What to produce:
Print all the data, keeping every line exactly as it is.

Dataset section:
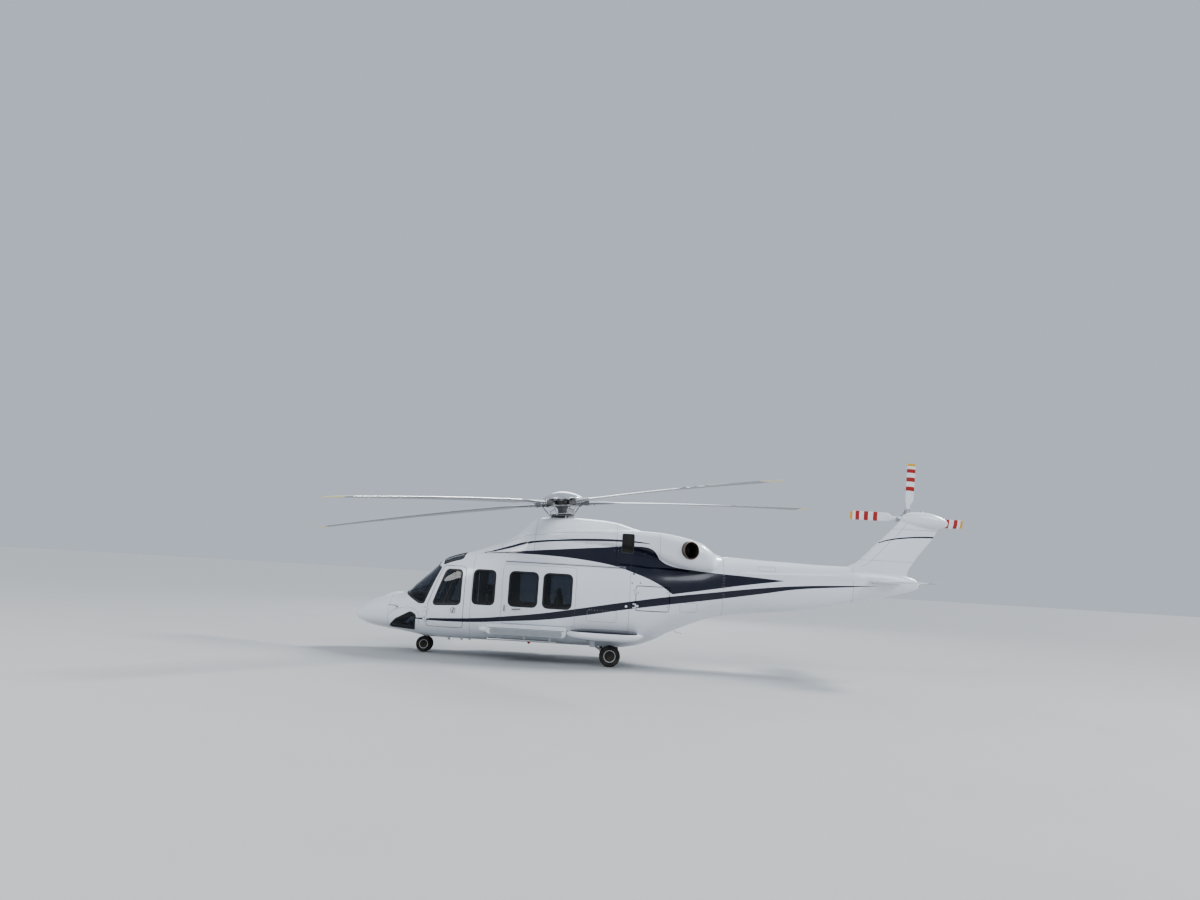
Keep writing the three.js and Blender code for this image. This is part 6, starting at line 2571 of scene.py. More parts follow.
@dataclass
class MainRotor:
    """Five blades on a hub under a domed cap, over a swashplate.

    Args:
        blades: How many there are.
        first: Azimuth of the first, in degrees from aft towards starboard.
        root: Where a blade begins.
        tip: Where it ends.
        droop: How far its tip hangs.
    """

    blades: int = 5
    first: float = -52.4
    root: float = 0.640
    tip: float = 6.700
    droop: float = 0.220

    SECTIONS = (BladeSection(0.645, 0.120, 0.084, 0.0, 0.0, 1.0), BladeSection(0.800, 0.125, 0.080, 0.0, 1.0,
                                                                               0.9),
                BladeSection(1.150, 0.155, 0.068, 0.0, 4.0, 0.45), BladeSection(1.300, 0.280, 0.052, 0.0, 5.5,
                                                                                0.1),
                BladeSection(1.420, 0.368, 0.046, 0.0, 6.0), BladeSection(1.560, 0.372, 0.044, 0.0, 6.0),
                BladeSection(3.300, 0.370, 0.044, 0.0, 4.0), BladeSection(5.000, 0.370, 0.042, 0.0, 1.0),
                BladeSection(6.250, 0.370, 0.038, 0.0, -1.0), BladeSection(6.450, 0.345, 0.033, 0.014, -1.0),
                BladeSection(6.600, 0.285, 0.025, 0.050, -1.0), BladeSection(6.690, 0.205, 0.014, 0.092,
                                                                             -1.0))

    def hang(self, radius: float) -> float:
        """Height of the drooping blade at a radius."""
        share = max(radius - self.root, 0) / (self.tip - self.root)
        return -self.droop * share**1.6

    def azimuths(self) -> list[float]:
        """Azimuth of each blade, in radians."""
        return [math.radians(self.first + 360 / self.blades * step) for step in range(self.blades)]

    def build(self) -> None:
        """Makes the blades and the head."""
        for index, azimuth in enumerate(self.azimuths(), 1):
            self.blade(index, UP_MAST @ Matrix.Rotation(azimuth, 4, "Z"))
        self.head()
        self.arms()
        self.controls()

    def blade(self, index: int, place: Matrix) -> None:
        """One blade with its cuff, trim tab and root bolts.

        Args:
            index: Its number, from 1.
            place: Where it goes.
        """
        radii = [section.radius for section in self.SECTIONS]
        tracks = {name: Track(radii, [getattr(section, name) for section in self.SECTIONS])
                  for name in ("chord", "thick", "sweep", "twist", "blunt")}
        stops = sorted(set(np.round(np.concatenate([
            np.linspace(0.645, 1.6, 26), np.linspace(1.6, 6.25, 48), np.linspace(6.25, 6.69, 14)]), 4)))
        rings = []
        for radius in stops:
            section = BladeSection(radius, *(float(tracks[name](radius)) for name in
                                            ("chord", "thick", "sweep", "twist", "blunt")))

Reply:
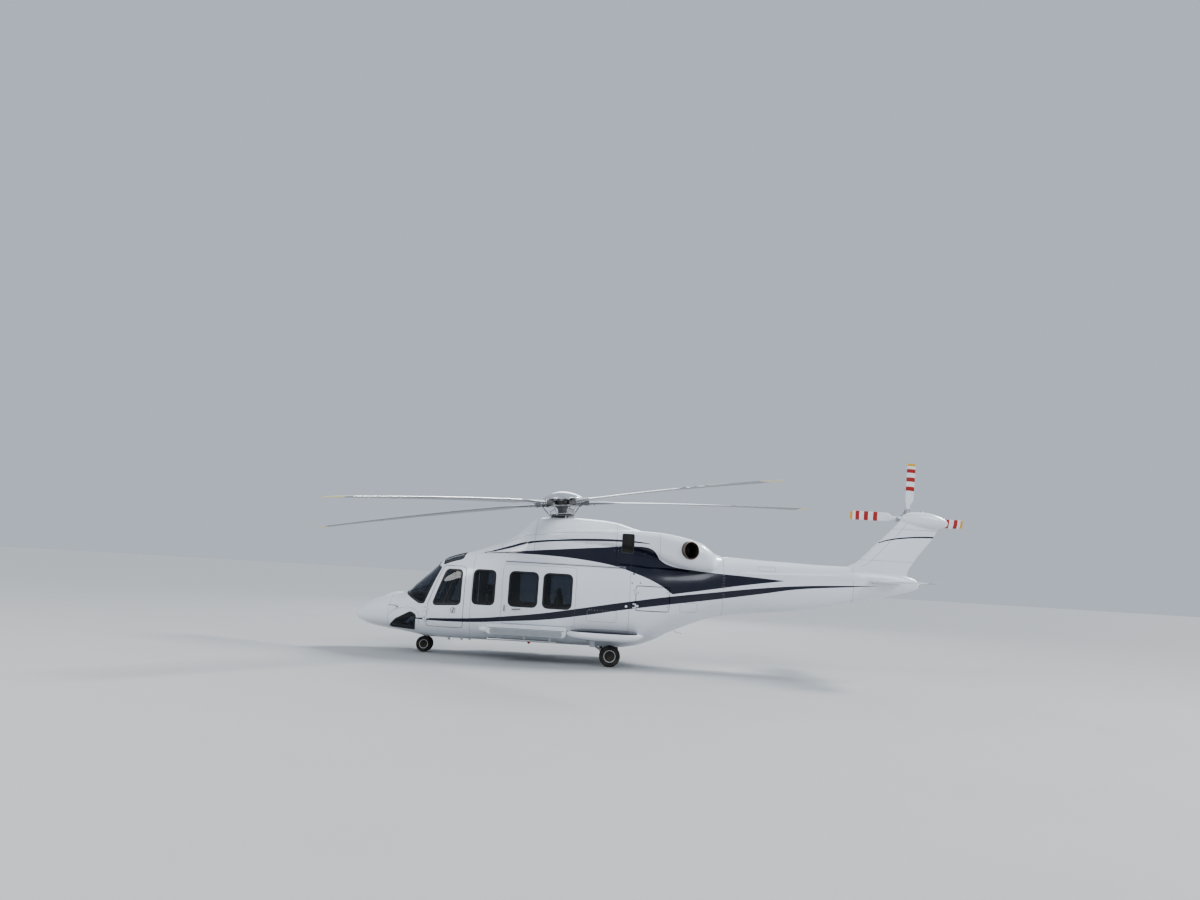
Keep writing the three.js and Blender code for this image. This is part 6, starting at line 2571 of scene.py. More parts follow.
@dataclass
class MainRotor:
    """Five blades on a hub under a domed cap, over a swashplate.

    Args:
        blades: How many there are.
        first: Azimuth of the first, in degrees from aft towards starboard.
        root: Where a blade begins.
        tip: Where it ends.
        droop: How far its tip hangs.
    """

    blades: int = 5
    first: float = -52.4
    root: float = 0.640
    tip: float = 6.700
    droop: float = 0.220

    SECTIONS = (BladeSection(0.645, 0.120, 0.084, 0.0, 0.0, 1.0), BladeSection(0.800, 0.125, 0.080, 0.0, 1.0,
                                                                               0.9),
                BladeSection(1.150, 0.155, 0.068, 0.0, 4.0, 0.45), BladeSection(1.300, 0.280, 0.052, 0.0, 5.5,
                                                                                0.1),
                BladeSection(1.420, 0.368, 0.046, 0.0, 6.0), BladeSection(1.560, 0.372, 0.044, 0.0, 6.0),
                BladeSection(3.300, 0.370, 0.044, 0.0, 4.0), BladeSection(5.000, 0.370, 0.042, 0.0, 1.0),
                BladeSection(6.250, 0.370, 0.038, 0.0, -1.0), BladeSection(6.450, 0.345, 0.033, 0.014, -1.0),
                BladeSection(6.600, 0.285, 0.025, 0.050, -1.0), BladeSection(6.690, 0.205, 0.014, 0.092,
                                                                             -1.0))

    def hang(self, radius: float) -> float:
        """Height of the drooping blade at a radius."""
        share = max(radius - self.root, 0) / (self.tip - self.root)
        return -self.droop * share**1.6

    def azimuths(self) -> list[float]:
        """Azimuth of each blade, in radians."""
        return [math.radians(self.first + 360 / self.blades * step) for step in range(self.blades)]

    def build(self) -> None:
        """Makes the blades and the head."""
        for index, azimuth in enumerate(self.azimuths(), 1):
            self.blade(index, UP_MAST @ Matrix.Rotation(azimuth, 4, "Z"))
        self.head()
        self.arms()
        self.controls()

    def blade(self, index: int, place: Matrix) -> None:
        """One blade with its cuff, trim tab and root bolts.

        Args:
            index: Its number, from 1.
            place: Where it goes.
        """
        radii = [section.radius for section in self.SECTIONS]
        tracks = {name: Track(radii, [getattr(section, name) for section in self.SECTIONS])
                  for name in ("chord", "thick", "sweep", "twist", "blunt")}
        stops = sorted(set(np.round(np.concatenate([
            np.linspace(0.645, 1.6, 26), np.linspace(1.6, 6.25, 48), np.linspace(6.25, 6.69, 14)]), 4)))
        rings = []
        for radius in stops:
            section = BladeSection(radius, *(float(tracks[name](radius)) for name in
                                            ("chord", "thick", "sweep", "twist", "blunt")))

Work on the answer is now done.